Problem to solve>
Make an exact copy of the listing below.

Stored data>
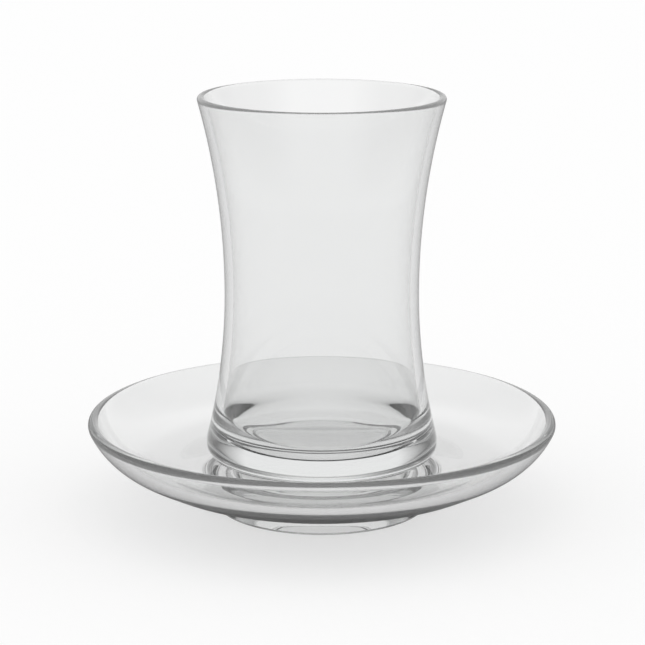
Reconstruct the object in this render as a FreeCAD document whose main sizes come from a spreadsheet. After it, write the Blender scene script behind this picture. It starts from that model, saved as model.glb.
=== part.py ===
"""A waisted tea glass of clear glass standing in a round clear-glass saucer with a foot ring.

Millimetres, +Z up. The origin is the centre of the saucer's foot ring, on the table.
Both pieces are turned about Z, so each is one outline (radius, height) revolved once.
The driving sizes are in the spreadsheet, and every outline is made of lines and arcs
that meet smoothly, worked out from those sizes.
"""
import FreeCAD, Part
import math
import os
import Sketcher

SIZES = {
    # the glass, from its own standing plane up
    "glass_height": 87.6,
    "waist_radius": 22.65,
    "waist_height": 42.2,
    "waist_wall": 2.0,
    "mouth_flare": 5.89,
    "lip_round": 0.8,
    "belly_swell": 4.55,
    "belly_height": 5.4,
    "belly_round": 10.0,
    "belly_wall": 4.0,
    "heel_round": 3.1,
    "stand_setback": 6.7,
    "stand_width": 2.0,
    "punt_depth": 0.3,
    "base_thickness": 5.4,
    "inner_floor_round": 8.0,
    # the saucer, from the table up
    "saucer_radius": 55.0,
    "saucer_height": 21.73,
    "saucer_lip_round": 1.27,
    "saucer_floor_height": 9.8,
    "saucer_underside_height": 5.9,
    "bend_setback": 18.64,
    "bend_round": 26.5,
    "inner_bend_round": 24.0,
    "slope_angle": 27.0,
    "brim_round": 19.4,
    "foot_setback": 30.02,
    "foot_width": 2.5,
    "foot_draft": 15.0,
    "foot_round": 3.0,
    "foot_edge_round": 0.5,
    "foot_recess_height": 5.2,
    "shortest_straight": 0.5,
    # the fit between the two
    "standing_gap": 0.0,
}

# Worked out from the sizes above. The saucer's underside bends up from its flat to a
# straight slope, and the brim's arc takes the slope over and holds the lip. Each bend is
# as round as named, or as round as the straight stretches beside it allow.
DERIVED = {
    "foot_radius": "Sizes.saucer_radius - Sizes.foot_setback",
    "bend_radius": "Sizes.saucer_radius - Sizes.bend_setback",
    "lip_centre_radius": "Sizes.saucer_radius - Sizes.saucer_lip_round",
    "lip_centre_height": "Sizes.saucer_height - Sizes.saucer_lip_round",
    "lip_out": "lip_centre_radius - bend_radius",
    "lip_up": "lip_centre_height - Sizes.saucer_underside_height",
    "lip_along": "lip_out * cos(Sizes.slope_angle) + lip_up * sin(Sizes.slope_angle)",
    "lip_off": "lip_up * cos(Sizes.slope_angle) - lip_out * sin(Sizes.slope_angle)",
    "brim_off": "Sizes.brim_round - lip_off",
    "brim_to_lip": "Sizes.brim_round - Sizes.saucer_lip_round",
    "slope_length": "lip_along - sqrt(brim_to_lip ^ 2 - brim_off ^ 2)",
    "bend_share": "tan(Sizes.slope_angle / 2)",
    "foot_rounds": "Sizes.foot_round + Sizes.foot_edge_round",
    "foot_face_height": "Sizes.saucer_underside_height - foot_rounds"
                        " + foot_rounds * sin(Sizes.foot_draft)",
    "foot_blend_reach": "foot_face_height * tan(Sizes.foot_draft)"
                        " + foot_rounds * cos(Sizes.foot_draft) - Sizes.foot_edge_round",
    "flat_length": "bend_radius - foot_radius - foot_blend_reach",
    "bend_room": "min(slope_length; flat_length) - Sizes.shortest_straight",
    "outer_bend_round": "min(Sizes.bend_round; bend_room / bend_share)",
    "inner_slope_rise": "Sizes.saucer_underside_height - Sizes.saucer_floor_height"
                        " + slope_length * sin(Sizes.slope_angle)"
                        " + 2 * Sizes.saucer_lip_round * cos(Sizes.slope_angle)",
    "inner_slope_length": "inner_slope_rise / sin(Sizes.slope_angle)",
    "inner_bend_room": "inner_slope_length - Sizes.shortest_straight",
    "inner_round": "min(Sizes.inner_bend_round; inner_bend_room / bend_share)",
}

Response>
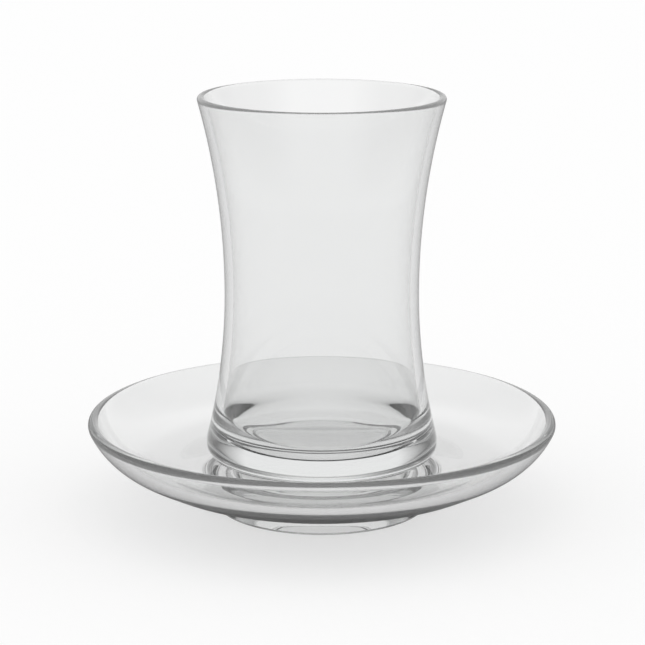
Reconstruct the object in this render as a FreeCAD document whose main sizes come from a spreadsheet. After it, write the Blender scene script behind this picture. It starts from that model, saved as model.glb.
=== part.py ===
"""A waisted tea glass of clear glass standing in a round clear-glass saucer with a foot ring.

Millimetres, +Z up. The origin is the centre of the saucer's foot ring, on the table.
Both pieces are turned about Z, so each is one outline (radius, height) revolved once.
The driving sizes are in the spreadsheet, and every outline is made of lines and arcs
that meet smoothly, worked out from those sizes.
"""
import FreeCAD, Part
import math
import os
import Sketcher

SIZES = {
    # the glass, from its own standing plane up
    "glass_height": 87.6,
    "waist_radius": 22.65,
    "waist_height": 42.2,
    "waist_wall": 2.0,
    "mouth_flare": 5.89,
    "lip_round": 0.8,
    "belly_swell": 4.55,
    "belly_height": 5.4,
    "belly_round": 10.0,
    "belly_wall": 4.0,
    "heel_round": 3.1,
    "stand_setback": 6.7,
    "stand_width": 2.0,
    "punt_depth": 0.3,
    "base_thickness": 5.4,
    "inner_floor_round": 8.0,
    # the saucer, from the table up
    "saucer_radius": 55.0,
    "saucer_height": 21.73,
    "saucer_lip_round": 1.27,
    "saucer_floor_height": 9.8,
    "saucer_underside_height": 5.9,
    "bend_setback": 18.64,
    "bend_round": 26.5,
    "inner_bend_round": 24.0,
    "slope_angle": 27.0,
    "brim_round": 19.4,
    "foot_setback": 30.02,
    "foot_width": 2.5,
    "foot_draft": 15.0,
    "foot_round": 3.0,
    "foot_edge_round": 0.5,
    "foot_recess_height": 5.2,
    "shortest_straight": 0.5,
    # the fit between the two
    "standing_gap": 0.0,
}

# Worked out from the sizes above. The saucer's underside bends up from its flat to a
# straight slope, and the brim's arc takes the slope over and holds the lip. Each bend is
# as round as named, or as round as the straight stretches beside it allow.
DERIVED = {
    "foot_radius": "Sizes.saucer_radius - Sizes.foot_setback",
    "bend_radius": "Sizes.saucer_radius - Sizes.bend_setback",
    "lip_centre_radius": "Sizes.saucer_radius - Sizes.saucer_lip_round",
    "lip_centre_height": "Sizes.saucer_height - Sizes.saucer_lip_round",
    "lip_out": "lip_centre_radius - bend_radius",
    "lip_up": "lip_centre_height - Sizes.saucer_underside_height",
    "lip_along": "lip_out * cos(Sizes.slope_angle) + lip_up * sin(Sizes.slope_angle)",
    "lip_off": "lip_up * cos(Sizes.slope_angle) - lip_out * sin(Sizes.slope_angle)",
    "brim_off": "Sizes.brim_round - lip_off",
    "brim_to_lip": "Sizes.brim_round - Sizes.saucer_lip_round",
    "slope_length": "lip_along - sqrt(brim_to_lip ^ 2 - brim_off ^ 2)",
    "bend_share": "tan(Sizes.slope_angle / 2)",
    "foot_rounds": "Sizes.foot_round + Sizes.foot_edge_round",
    "foot_face_height": "Sizes.saucer_underside_height - foot_rounds"
                        " + foot_rounds * sin(Sizes.foot_draft)",
    "foot_blend_reach": "foot_face_height * tan(Sizes.foot_draft)"
                        " + foot_rounds * cos(Sizes.foot_draft) - Sizes.foot_edge_round",
    "flat_length": "bend_radius - foot_radius - foot_blend_reach",
    "bend_room": "min(slope_length; flat_length) - Sizes.shortest_straight",
    "outer_bend_round": "min(Sizes.bend_round; bend_room / bend_share)",
    "inner_slope_rise": "Sizes.saucer_underside_height - Sizes.saucer_floor_height"
                        " + slope_length * sin(Sizes.slope_angle)"
                        " + 2 * Sizes.saucer_lip_round * cos(Sizes.slope_angle)",
    "inner_slope_length": "inner_slope_rise / sin(Sizes.slope_angle)",
    "inner_bend_room": "inner_slope_length - Sizes.shortest_straight",
    "inner_round": "min(Sizes.inner_bend_round; inner_bend_room / bend_share)",
}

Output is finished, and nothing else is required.